Oui ! Notre cinéma balbutie. Mais avec la deuxième édition des “celebrities days”, il y a beaucoup d’espoirs et c’est à l’honneur de Gorette Paré l’initiatrice de cet évènementiel. Je crois que quelque chose d’important est en train de naître.

La crise financière qui secoue le cinéma est une crise de volonté culturelle et politique, une crise de manque d’ambition parce que ce qui rapporte le plus d’argent, c’est le cinéma. C’est avec le cinéma qu’on s’impose dans le monde entier. Si dans la rue, tout le monde est en jeans, c’est le cinéma qui fait cela. L’Amérique nous vend sa culture et son image et impose ce qu’ils ont envie d’imposer à travers le cinéma. L’Afrique est un continent très riche et il faut que nous sachions que faire de notre richesse.

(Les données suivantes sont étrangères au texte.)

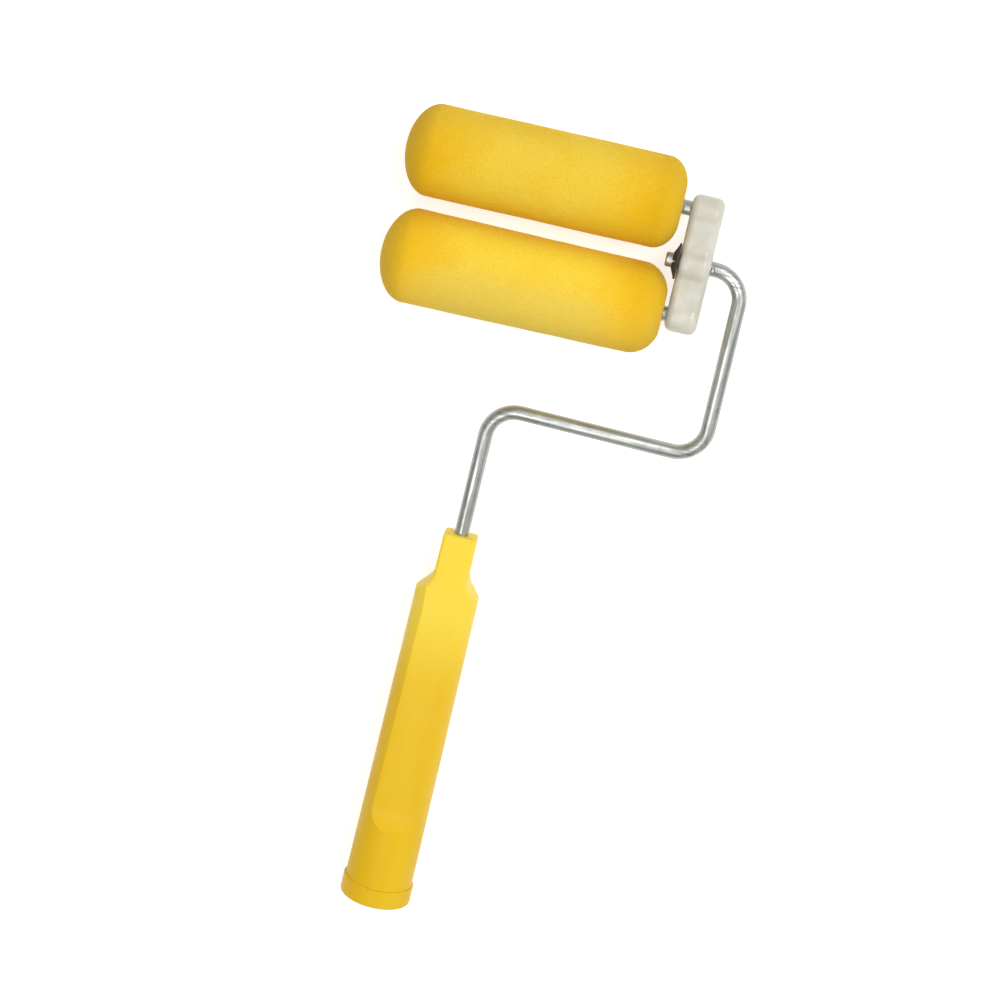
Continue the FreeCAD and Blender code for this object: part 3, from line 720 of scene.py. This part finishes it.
# %% [markdown]
# ## Small parts: finish
# The push nut is blued spring steel, nearly black and only a little shiny. The washer and
# the clips are bare steel, scratched by turning. The core tubes, bushes and plugs hide in
# the foam, but they are dressed too, since a cover may be taken off one day.

# %% Small parts


def small_part_finish(name, colour, worn, roughness, metallic, size, depth):
    """A colour with worn patches and a fine grain of a given size and depth."""
    material, shader = plain(name, colour, roughness, metallic)
    tree = material.node_tree
    where = place_on_part(tree)
    patches = cloud(tree, where, 6 * size, detail=4.0, rough=0.65)
    grain = cloud(tree, where, size, detail=3.0, rough=0.6)
    amount = spread(tree, patches, low=0.42, high=0.72)
    tree.links.new(blend_colours(tree, amount, colour, worn), shader.inputs["Base Color"])
    duller, shinier = roughness + 0.1, roughness - 0.08
    gloss = spread(tree, grain, low=0.3, high=0.7, to_low=shinier, to_high=duller)
    tree.links.new(gloss, shader.inputs["Roughness"])
    relief(tree, shader, grain, depth, strength=0.6)
    return material


SMALL_PARTS = {
    # the nodes, then colour, worn colour, roughness, metallic, and the grain's size and depth
    "blued_spring_steel": (
        ["pivot_push_nut"],
        ((0.030, 0.021, 0.013), (0.075, 0.055, 0.036), 0.6, 0.2, 0.5 * MM, 0.05 * MM),
    ),
    "turned_washer_steel": (
        ["pivot_thrust_washer", "far_axle_clip", "near_axle_clip"],
        ((0.52, 0.53, 0.54), (0.66, 0.66, 0.65), 0.34, 1.0, 0.4 * MM, 0.02 * MM),
    ),
    "grey_core_plastic": (
        ["far_core_tube", "near_core_tube", "far_core_plug", "near_core_plug"],
        ((0.55, 0.55, 0.53), (0.62, 0.62, 0.60), 0.5, 0.0, 0.6 * MM, 0.03 * MM),
    ),
    "waxy_bush_plastic": (
        [f"{side}_{end}_bush" for side in ("far", "near") for end in ("inner", "outer")],
        ((0.72, 0.71, 0.66), (0.80, 0.79, 0.74), 0.42, 0.0, 0.5 * MM, 0.02 * MM),
    ),
}
for name, (nodes, look) in SMALL_PARTS.items():
    dress(nodes, small_part_finish(name, *look))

Je suis donc très optimiste quant à l’avenir du cinéma africain avec les courts métrages burkinabè que j’ai vus dans quelques festivals en Europe. Ils sont nombreux les jeunes Ivoiriens ou sénégalais qui excellent dans la réalisation. Ils vont plus loin que nous, les anciens (comme ils nous appellent) et j’adore cela. Avec la nouvelle technologie, ce ne sera plus un cinéma balbutiant.

“Dans le domaine du cinéma, il faut vendre la peau de l’ours avant de l’avoir tuer”

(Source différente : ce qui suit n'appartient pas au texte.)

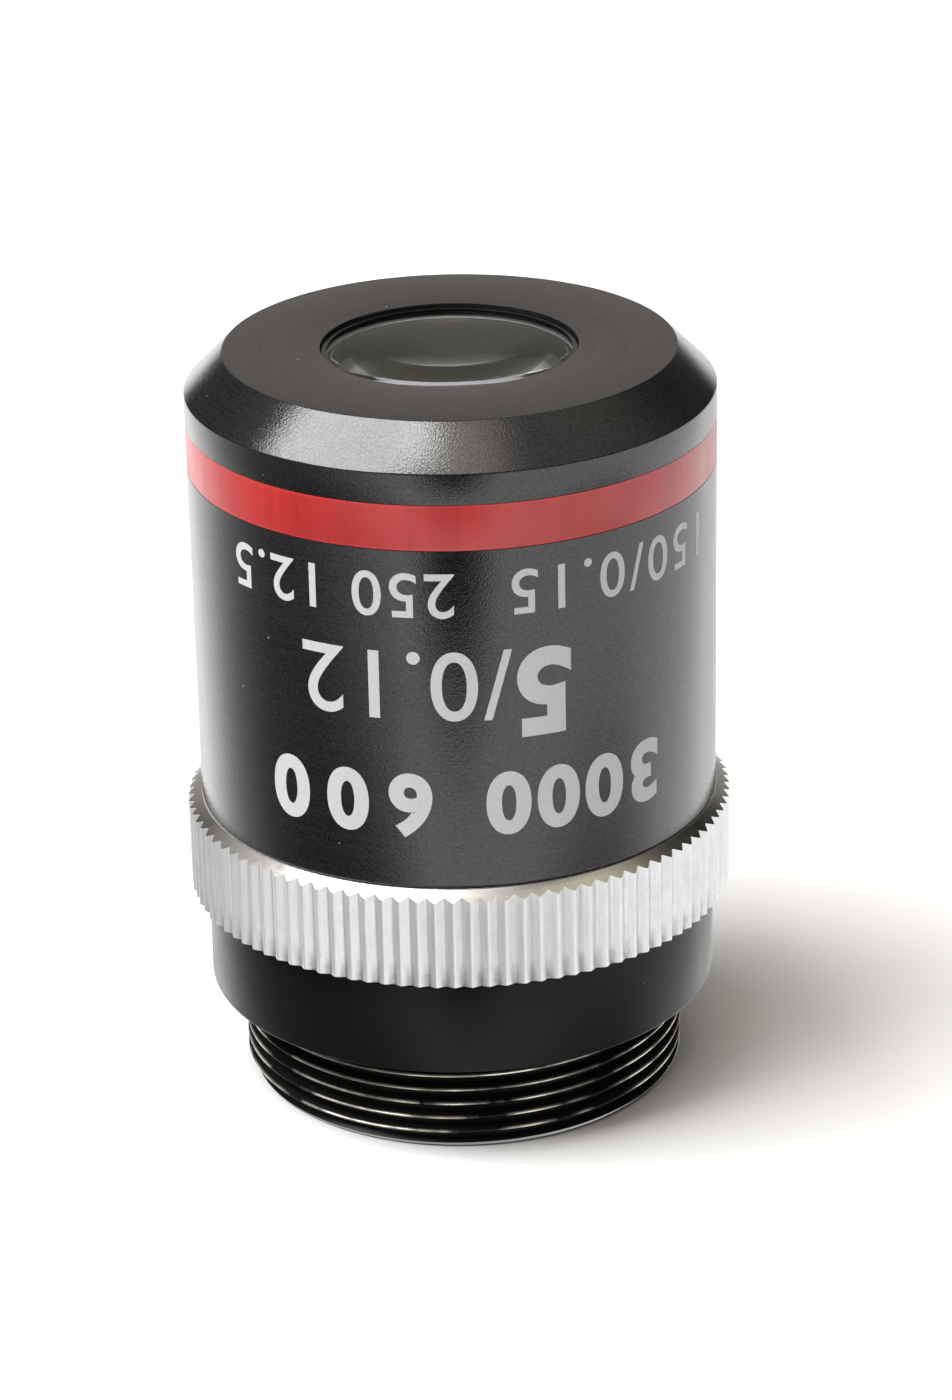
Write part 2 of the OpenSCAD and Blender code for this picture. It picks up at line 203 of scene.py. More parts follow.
def add(tree, kind, inputs=(), **settings):
    """A node with its settings, and inputs given as (socket, value or output) pairs."""
    node = tree.nodes.new(kind)
    for key, value in settings.items():
        setattr(node, key, value)
    for socket, value in inputs:
        if isinstance(value, bpy.types.NodeSocket):
            tree.links.new(value, node.inputs[socket])
        else:
            node.inputs[socket].default_value = value
    return node


def calc(tree, operation, *values):
    """Output of a Math node."""
    return add(tree, "ShaderNodeMath", list(enumerate(values)), operation=operation).outputs[0]


def product(tree, *values):
    """Output of values multiplied together."""
    result = values[0]
    for value in values[1:]:
        result = calc(tree, "MULTIPLY", result, value)
    return result


def mapped_place(tree):
    """Output of the place on the piece, in metres."""
    return add(tree, "ShaderNodeTexCoord").outputs["Object"]


def position(tree):
    """Outputs x, y, z of the place on the piece, and its distance from the axis, in metres."""
    place = mapped_place(tree)
    x, y, z = add(tree, "ShaderNodeSeparateXYZ", [(0, place)]).outputs
    squares = calc(tree, "ADD", product(tree, x, x), product(tree, y, y))
    return place, x, y, z, calc(tree, "SQRT", squares)


def stretched(tree, x, y, last, round_scale, last_scale):
    """Coordinates stretched round the axis, for grain left by a tool."""
    join = add(tree, "ShaderNodeCombineXYZ", [
        (0, product(tree, x, round_scale)),
        (1, product(tree, y, round_scale)),
        (2, product(tree, last, last_scale)),
    ])
    return join.outputs[0]


def noise(tree, vector, scale, detail=3, roughness=0.55):
    """Output of a Noise texture."""
    return add(tree, "ShaderNodeTexNoise", [
        ("Vector", vector), ("Scale", scale), ("Detail", detail), ("Roughness", roughness),
    ]).outputs["Fac"]


def tool_grain(tree, x, y, z, radius, round_scale, cut_scale, detail=3, roughness=0.55):
    """Noise drawn out round the axis, on upright and on flat faces alike."""
    across = calc(tree, "SUBTRACT", z, radius)
    return noise(tree, stretched(tree, x, y, across, round_scale, cut_scale), 1, detail, roughness)


def remap(tree, value, low, high, out_low, out_high):
    """Value mapped from one range to another, held at the ends."""
    return add(tree, "ShaderNodeMapRange", [
        (0, value), (1, low), (2, high), (3, out_low), (4, out_high)]).outputs[0]


def spread(tree, pattern, out_low, out_high):
    """A noise pattern's usual range mapped to another."""
    return remap(tree, pattern, NOISE_LOW, NOISE_HIGH, out_low, out_high)


def shade_of(colour, share, lift=0.0):
    """A darker or paler shade of a colour."""
    return [min(1, c * share + lift) for c in colour[:3]] + [1]


def blend_colours(tree, factor, first, second):
    """Colour between two colours or outputs."""
    mix = add(tree, "ShaderNodeMix", data_type="RGBA")
    for socket, value in ((0, factor), (6, first), (7, second)):
        if isinstance(value, bpy.types.NodeSocket):
            tree.links.new(value, mix.inputs[socket])
        else:
            mix.inputs[socket].default_value = value
    return mix.outputs[2]


def bump(tree, shader, height, distance):
    """Bump on the shader's normal from a height output, its full depth given in metres."""
    node = add(tree, "ShaderNodeBump", [("Strength", 1.0), ("Distance", distance), ("Height", height)])
    tree.links.new(node.outputs[0], shader.inputs["Normal"])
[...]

Il faut qu’ils comprennent que l’industrie du cinéma apporte plus d’argent que l’or, le diamant, les armes et le pétrole. Il n’y a que l’image qu’on utilise partout, dans la science, dans l’armée. Pour vendre, on a besoin d’images. C’est ce qui rapporte le plus d’argent. Je leur demande d’ouvrir leurs yeux, de faire confiance à ceux qui ont du talent. Qu’ils mettent désormais l’argent dans le cinéma. Mon premier film a coûté un milliard de francs CFA avant la dévaluation. C’est l’équivalent de deux milliards aujourd’hui. Grâce à mon épouse Ayala BAKABA, Alain DEPARDIEU, Berthe Buschi et le soutien du Burkina Faso, j’ai réalisé ce pari. Le film a été amorti avant même sa sortie à l’écran. Au Cinéma, c’est comme on le dit, il faut “vendre la peau de l’ours avant de l’avoir tué”.  On vend le film avant sa sortie avec des noms de stars et des talents. L’Afrique manque de tout, sauf des talents.

Et à ce propos justement de talents, je vous informe que nous venons d’avoir en Côte d’Ivoire un colloque qui porte sur ma carrière. D’imminents professeurs d’université (34 ) venus d’un peu partout, y ont participé. C’est encourageant pour beaucoup de jeunes et je partage cet honneur à tous ceux qui nous ont quittés et qui n’ont pas eu cette chance. Je ne suis que leur ambassadeur.